= DIRECTION =
Each line of the material must be returned exactly.
[START OF RAW DATA]
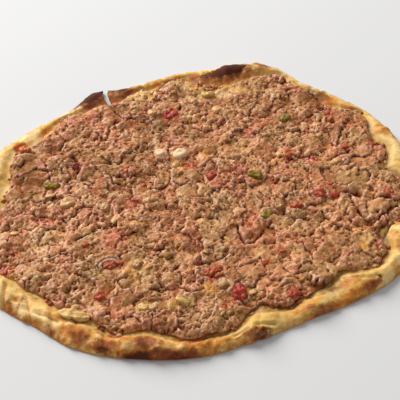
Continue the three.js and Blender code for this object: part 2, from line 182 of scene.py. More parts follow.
# Slits and creases pressed into the rim: [x, y, x, y, half width, depth, lip], in millimetres.
SLITS = [
    (118.5, -42, 121, -36.5, 1.0, 2.2, 0.9), (121, -36.5, 126, -30.5, 1.0, 2.2, 0.9),
    (109, -77, 112.5, -78, 1.0, 0.9, 0.3), (90, -77, 108, -79, 0.9, 0.5, 0.9),
    (22, -121, 30, -117, 1.1, 0.8, 0.5), (34, -115.5, 46, -113.5, 1.2, 0.6, 0.4),
    (-88, 84, -82, 92, 1.3, 0.9, 0.2), (115, -48, 118.5, -42, 1.0, 1.8, 0.7),
    (-96, -106, -82, -112, 1.4, 0.6, 0.2), (-50, -122, -38, -128, 1.4, 0.6, 0.2),
]

# Blisters of the rim: [x, y, half length, half width, turn, rise], in millimetres and degrees.
BLISTERS = [
    (31, -121.5, 5, 3.6, 10, 1.3), (39, -120, 5, 3.6, 20, 1.3), (125, -33, 5, 5, 0, 0.9),
    (107, -82, 8, 4, 38, 0.8), (118, 70, 6, 5, 50, 0.7), (-128, -99, 5, 4, 60, 0.8),
    (-74, -118, 8, 4, -20, 0.8), (-22, -131, 9, 4, 0, 0.9), (131, -46, 5, 5, 0, 0.7),
]

# How deeply the outer edge is baked, with painted shade added towards the front, where the outer face looks
# away from the lamp: [turn, share], in degrees.
EDGE_BAKE_AND_SHADE = [
    (0, 0.35), (40, 0.2), (90, 0.3), (140, 0.35), (180, 0.15), (200, 0.4), (215, 0.6), (240, 0.75),
    (250, 0.9), (266, 1.1), (280, 0.8), (286, 0.35), (302, 0.25), (312, 0.45), (326, 0.5), (345, 0.35),
    (360, 0.35),
]

# Spots of each kind of baking: [x, y, half length, half width, turn, strength], in millimetres and degrees.
CHARRED = [
    (-35, -137, 9, 3, 4, 1.1), (-10, -136.5, 8, 2.5, -4, 0.7), (-53, -133, 8, 2.2, -12, 0.6),
    (-77, 96, 16, 6.5, 40, 1.0), (-70, 102, 6, 6, 30, 0.9), (-59, 103, 10, 4, 12, 0.7),
    (8, 120, 8, 4, 10, 0.8), (24, 124, 17, 5.8, 22, 1.1), (39.5, -120, 6.5, 3.4, 20, 0.8),
    (112, -92, 12, 2, 36, 0.3), (111, -77.5, 1.8, 1.2, 0, 0.8), (-86, 87, 2, 4, -20, 0.7),
    (-115, 77, 1.6, 1.2, 0, 1.0),
]
BROWNED = [
    (-30, -129, 9, 5.5, 0, 1.2), (-24, -137, 36, 4.2, 2, 1.5), (-54, -129, 10, 3.5, -8, 1.0),
    (-3, -134, 6, 3.5, 0, 0.9), (8, -129, 8, 3.5, 0, 0.5), (24, -127, 12, 2.6, 14, 0.5),
    (-68, -124, 6, 4.5, -20, 1.1), (-74, -119, 5, 3, -30, 0.8), (-88, -118, 5.5, 4, -20, 1.0),
    (-50, -121, 4, 3, 0, 0.9), (-113, -100, 3, 5, 30, 0.9), (-104, -112, 4, 3, -40, 0.6),
    (-106, -98, 1.6, 9, -20, 0.8), (-74, 92, 18, 9, 38, 1.1), (-55, 99, 16, 9, 10, 1.0),
    (20, 120, 27, 8, 20, 1.0), (50, 129, 13, 4, -4, 0.7), (35, -120.5, 9, 4.2, 14, 1.0),
    (76, -102, 9, 3.5, 30, 1.1), (68, -101, 3, 2, 30, 0.8), (98, -93, 9, 3, 36, 0.9),
    (106, -83, 9, 3, 30, 0.9), (-24, 112, 8, 4, 10, 0.6), (-5, 112, 5, 4, 0, 0.6),
    (-87, 88, 4, 8, -20, 1.0), (-22, -117, 9, 6, 0, 0.5), (132, -46, 4, 5, 0, 0.4),
    (-112, 70, 8, 3, 40, 0.4), (-2, 120, 6, 4, 0, 0.7), (-57, -119, 6, 3.5, -10, 0.75),
]
GILDED = [
    (94, -80, 9, 5, 30, 0.9), (128, 59, 8, 9, 60, 0.8), (105, 81, 9, 7, -50, 0.9),
    (124, -42, 4, 4, 0, 0.8), (-114, -104, 5, 8, 55, 1.3), (-98, -113, 10, 5, -30, 1.1),
    (-72, -119, 11, 6, -15, 1.1), (-86, -108, 8, 4, -20, 0.8), (-45, -126, 15, 6, 0, 0.9),
    (-132, 12, 8, 30, 0, 0.4), (-108, -96, 7, 3, -50, 0.7), (135, 66, 6, 5, 40, 1.1),
    (139, 55, 6, 4, 60, 1.1), (92, 93, 10, 5, -35, 1.3), (128, 80, 5, 5, 40, 0.6),
    (92, -93, 24, 6, 32, 0.9), (124, -52, 6, 6, 0, 0.6), (128, -31, 4, 3, 0, 1.0),
    (20, 117, 26, 9, 10, 0.8), (-104, 70, 12, 6, 40, 0.5), (-20, 112, 26, 8, 10, 0.9),
    (-57, 91, 12, 4, 6, 1.2), (-105, 57, 6, 8, 0, 1.0), (134, -16, 6, 12, 0, 0.6),
    (-80, 91, 6, 5, 40, 0.7), (2, -127, 24, 6, 0, 0.9), (-20, -130, 52, 9, 0, 0.6),
    (-126, -40, 6, 20, 10, 0.6), (-121, 40, 5, 6, 0, 1.1), (64, -100, 14, 5, 28, 0.7),
]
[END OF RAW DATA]
= RESPONSE =
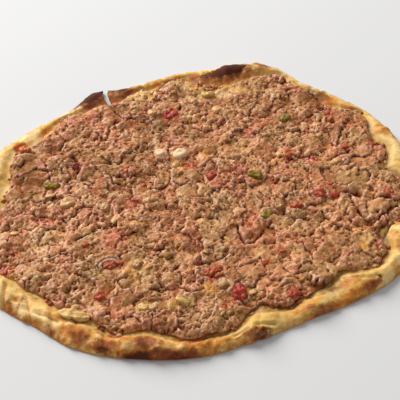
Continue the three.js and Blender code for this object: part 2, from line 182 of scene.py. More parts follow.
# Slits and creases pressed into the rim: [x, y, x, y, half width, depth, lip], in millimetres.
SLITS = [
    (118.5, -42, 121, -36.5, 1.0, 2.2, 0.9), (121, -36.5, 126, -30.5, 1.0, 2.2, 0.9),
    (109, -77, 112.5, -78, 1.0, 0.9, 0.3), (90, -77, 108, -79, 0.9, 0.5, 0.9),
    (22, -121, 30, -117, 1.1, 0.8, 0.5), (34, -115.5, 46, -113.5, 1.2, 0.6, 0.4),
    (-88, 84, -82, 92, 1.3, 0.9, 0.2), (115, -48, 118.5, -42, 1.0, 1.8, 0.7),
    (-96, -106, -82, -112, 1.4, 0.6, 0.2), (-50, -122, -38, -128, 1.4, 0.6, 0.2),
]

# Blisters of the rim: [x, y, half length, half width, turn, rise], in millimetres and degrees.
BLISTERS = [
    (31, -121.5, 5, 3.6, 10, 1.3), (39, -120, 5, 3.6, 20, 1.3), (125, -33, 5, 5, 0, 0.9),
    (107, -82, 8, 4, 38, 0.8), (118, 70, 6, 5, 50, 0.7), (-128, -99, 5, 4, 60, 0.8),
    (-74, -118, 8, 4, -20, 0.8), (-22, -131, 9, 4, 0, 0.9), (131, -46, 5, 5, 0, 0.7),
]

# How deeply the outer edge is baked, with painted shade added towards the front, where the outer face looks
# away from the lamp: [turn, share], in degrees.
EDGE_BAKE_AND_SHADE = [
    (0, 0.35), (40, 0.2), (90, 0.3), (140, 0.35), (180, 0.15), (200, 0.4), (215, 0.6), (240, 0.75),
    (250, 0.9), (266, 1.1), (280, 0.8), (286, 0.35), (302, 0.25), (312, 0.45), (326, 0.5), (345, 0.35),
    (360, 0.35),
]

# Spots of each kind of baking: [x, y, half length, half width, turn, strength], in millimetres and degrees.
CHARRED = [
    (-35, -137, 9, 3, 4, 1.1), (-10, -136.5, 8, 2.5, -4, 0.7), (-53, -133, 8, 2.2, -12, 0.6),
    (-77, 96, 16, 6.5, 40, 1.0), (-70, 102, 6, 6, 30, 0.9), (-59, 103, 10, 4, 12, 0.7),
    (8, 120, 8, 4, 10, 0.8), (24, 124, 17, 5.8, 22, 1.1), (39.5, -120, 6.5, 3.4, 20, 0.8),
    (112, -92, 12, 2, 36, 0.3), (111, -77.5, 1.8, 1.2, 0, 0.8), (-86, 87, 2, 4, -20, 0.7),
    (-115, 77, 1.6, 1.2, 0, 1.0),
]
BROWNED = [
    (-30, -129, 9, 5.5, 0, 1.2), (-24, -137, 36, 4.2, 2, 1.5), (-54, -129, 10, 3.5, -8, 1.0),
    (-3, -134, 6, 3.5, 0, 0.9), (8, -129, 8, 3.5, 0, 0.5), (24, -127, 12, 2.6, 14, 0.5),
    (-68, -124, 6, 4.5, -20, 1.1), (-74, -119, 5, 3, -30, 0.8), (-88, -118, 5.5, 4, -20, 1.0),
    (-50, -121, 4, 3, 0, 0.9), (-113, -100, 3, 5, 30, 0.9), (-104, -112, 4, 3, -40, 0.6),
    (-106, -98, 1.6, 9, -20, 0.8), (-74, 92, 18, 9, 38, 1.1), (-55, 99, 16, 9, 10, 1.0),
    (20, 120, 27, 8, 20, 1.0), (50, 129, 13, 4, -4, 0.7), (35, -120.5, 9, 4.2, 14, 1.0),
    (76, -102, 9, 3.5, 30, 1.1), (68, -101, 3, 2, 30, 0.8), (98, -93, 9, 3, 36, 0.9),
    (106, -83, 9, 3, 30, 0.9), (-24, 112, 8, 4, 10, 0.6), (-5, 112, 5, 4, 0, 0.6),
    (-87, 88, 4, 8, -20, 1.0), (-22, -117, 9, 6, 0, 0.5), (132, -46, 4, 5, 0, 0.4),
    (-112, 70, 8, 3, 40, 0.4), (-2, 120, 6, 4, 0, 0.7), (-57, -119, 6, 3.5, -10, 0.75),
]
GILDED = [
    (94, -80, 9, 5, 30, 0.9), (128, 59, 8, 9, 60, 0.8), (105, 81, 9, 7, -50, 0.9),
    (124, -42, 4, 4, 0, 0.8), (-114, -104, 5, 8, 55, 1.3), (-98, -113, 10, 5, -30, 1.1),
    (-72, -119, 11, 6, -15, 1.1), (-86, -108, 8, 4, -20, 0.8), (-45, -126, 15, 6, 0, 0.9),
    (-132, 12, 8, 30, 0, 0.4), (-108, -96, 7, 3, -50, 0.7), (135, 66, 6, 5, 40, 1.1),
    (139, 55, 6, 4, 60, 1.1), (92, 93, 10, 5, -35, 1.3), (128, 80, 5, 5, 40, 0.6),
    (92, -93, 24, 6, 32, 0.9), (124, -52, 6, 6, 0, 0.6), (128, -31, 4, 3, 0, 1.0),
    (20, 117, 26, 9, 10, 0.8), (-104, 70, 12, 6, 40, 0.5), (-20, 112, 26, 8, 10, 0.9),
    (-57, 91, 12, 4, 6, 1.2), (-105, 57, 6, 8, 0, 1.0), (134, -16, 6, 12, 0, 0.6),
    (-80, 91, 6, 5, 40, 0.7), (2, -127, 24, 6, 0, 0.9), (-20, -130, 52, 9, 0, 0.6),
    (-126, -40, 6, 20, 10, 0.6), (-121, 40, 5, 6, 0, 1.1), (64, -100, 14, 5, 28, 0.7),
]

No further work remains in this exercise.